Community banks are poised to score other victories in the Senate. In his original bill, Senate Banking Committee Chairman Chris Dodd called for consolidating all bank supervision into a single agency, an idea strongly opposed by community bankers who feel the new structure would marginalize them.

That resistance played a role in Dodd's decision to revise his bill. The Connecticut Democrat has not unveiled his new plan yet, but sources expect he will propose keeping the Federal Deposit Insurance Corp. as the federal supervisor for all state-chartered banks, a key demand of community bankers.

The ICBA and other bank lobbyists were also instrumental in helping the industry defeat a measure that would have allowed judges to rework mortgages in the bankruptcy process.

Community banks' influence has grown as the lobbying power of larger banks has waned. The House regulatory reform bill included a litany of provisions that the largest institutions railed against, including tougher derivatives rules and changing how deposit insurance premiums were calculated.

Many observers said small banks' increased clout reflects the perception that they did not cause the crisis.

As Obama put it after he met with a group of community bankers at the White House on Dec. 22: "I think it's fair to say that most of these community banks were not engaged in some of the hugely risky activities that helped to precipitate the financial crisis. At the same time, they continue to try to do their best in their local and regional markets to make sure that businesses that are now being affected by the overall recession are able to pick themselves back up."

Congressional leaders started making that point last summer.

"The community banks were not the ones who did subprime mortgages; they are not the ones who did credit card abuses," House Financial Services Committee Chairman Barney Frank said in a July 27 speech.

Fine said the "crisis highlighted the difference between community banks and mega Wall Street firms, so that created a bright line … and I think that has enhanced the community banking" brand.

"I think community banks will emerge from this crisis and congressional reform efforts even stronger than they came into the crisis," he said.

The sentiment fueled an effort by Ariana Huffington, co-founder of the Huffington Post, to encourage consumers to switch their deposits to local banks. A promotional video has been viewed nearly 300,000 times on YouTube and attracted nearly 7,000 fans on Facebook. The "Move Your Money" campaign attempts to portray community bankers as George Bailey, Jimmy Stewart's character in "It's a Wonderful Life," and large banks as the evil, scheming Mr. Potter.

"It's easier to sell George Bailey than Mr. Potter," said Kip Weissman, a partner at Luse Gorman. The crisis "gave an opportunity for small community banks to take a higher profile."

Community banks also received less capital from the deeply unpopular Troubled Asset Relief Program. While 661 of the 701 institutions that received money from the program had assets of $10 billion or less, they collectively received $25 billion, compared with $180 billion given to larger institutions.

Large banks also benefited heavily from the FDIC's Temporary Liquidity Guarantee program, which provided a government guarantee to bank debt. Thirty-seven banks with assets of $10 billion or less have approximately $1.6 billion of TLGP debt outstanding, while 20 larger banks have roughly $57 billion of TLGP debt outstanding.

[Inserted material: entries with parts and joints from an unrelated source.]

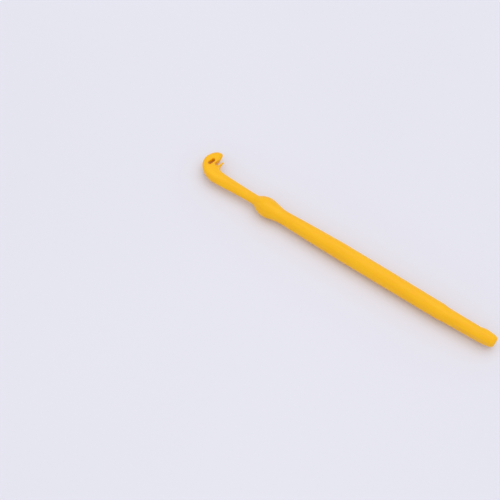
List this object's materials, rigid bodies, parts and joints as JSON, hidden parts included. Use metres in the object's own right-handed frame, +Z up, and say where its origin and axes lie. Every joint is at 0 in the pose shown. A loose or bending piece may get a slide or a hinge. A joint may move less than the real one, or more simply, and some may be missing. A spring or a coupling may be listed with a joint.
{
  "type": "loop tyer and disgorger",
  "caption": "Slim hand tool for anglers: hooked head with an eye and a slanted mouth at one end, finger collar, long handle and a blunt disgorger end.",
  "frame": {"origin": "middle of the tool's footprint, on the level that the collar rests on", "axes": "+X along the shaft from the head to the disgorger end, +Y to the side that the hook points to, +Z up, square to the hook's plane"},
  "size_m": [0.125, 0.013, 0.0074],
  "materials": {
    "yellow_plastic": "satin moulded"
  },
  "bodies": {
    "root": {"head_bend": "yellow_plastic", "hook_beak": "yellow_plastic", "line_spur": "yellow_plastic", "neck": "yellow_plastic", "finger_collar": "yellow_plastic", "handle": "yellow_plastic", "disgorger_shank": "yellow_plastic", "disgorger_tip": "yellow_plastic"}
  },
  "joints": []
}
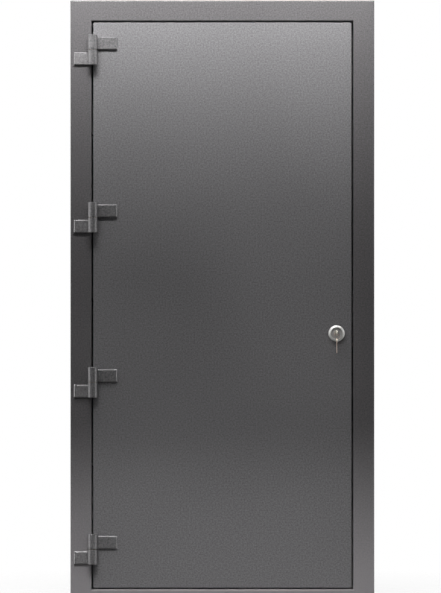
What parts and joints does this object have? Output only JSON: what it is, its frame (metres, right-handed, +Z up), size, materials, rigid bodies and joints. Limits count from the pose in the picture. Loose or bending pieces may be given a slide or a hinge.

"My impression is they didn't get as deeply subsidized," said Mark Calabria, director of financial regulations studies at the Cato Institute and a former Republican Senate aide. "I don't know of any community bank where the federal government owns 80%. They have been very good at playing up that they haven't been bailed out, and there is an argument for that."

Small banks have also reaped dividends from their grassroots efforts. House Financial Services Committee Chairman Barney Frank was forced to exempt small banks from the CFPA after Democratic lawmakers began hearing from bankers in their district.

"I've always thought they had a tremendous amount of pull and couldn't be underestimated even before this," Calabria said. "In the banking committees, a lot of the members on the fence were from areas of the country where community banks play a much more dominant role. And the community banks' reputation has not been tarnished."

Lawmakers, and the public at large, generally profess to look askance at banks while regarding their own banker more warmly.

"It's sort of like Congress: People don't like the institution of Congress, but they like their congressman," said Lawrence Kaplan, a partner at Paul, Hastings, Janofsky & Walker LLP. "Community banks, they have a good image, because people like their banker. These are the same people you are going to see every day in church. They are not an anonymous name behind a letter."

That image could take a hit in 2010. Commercial real estate loan delinquencies are increasing and could be a large problem for small banks this year. Of the $1.9 trillion in CRE loans, community banks hold $890 billion, according to FDIC data.

"For community banks, this is the tsunami that is going to hit them," Kaplan said. "2010 is going to be the year for community banks."

Menzies defended the industry's concentration in CRE. He said community banks' CRE loans are typically transaction-based, owner-occupied and less leveraged than large banks'. They are positioned to weather CRE problems, he said.

"We know these people as borrowers, and there is a big difference between that and some syndicated real estate loan sold off to a large bank," Menzies said.

For now, community bankers' positive public image looks secure.

"Congress and others need there to be villains and they need there to be heroes," Weissman said. "It was very clear who the villains were in 2009 … so the community bankers were the handy heroes and largely they deserved the kudos."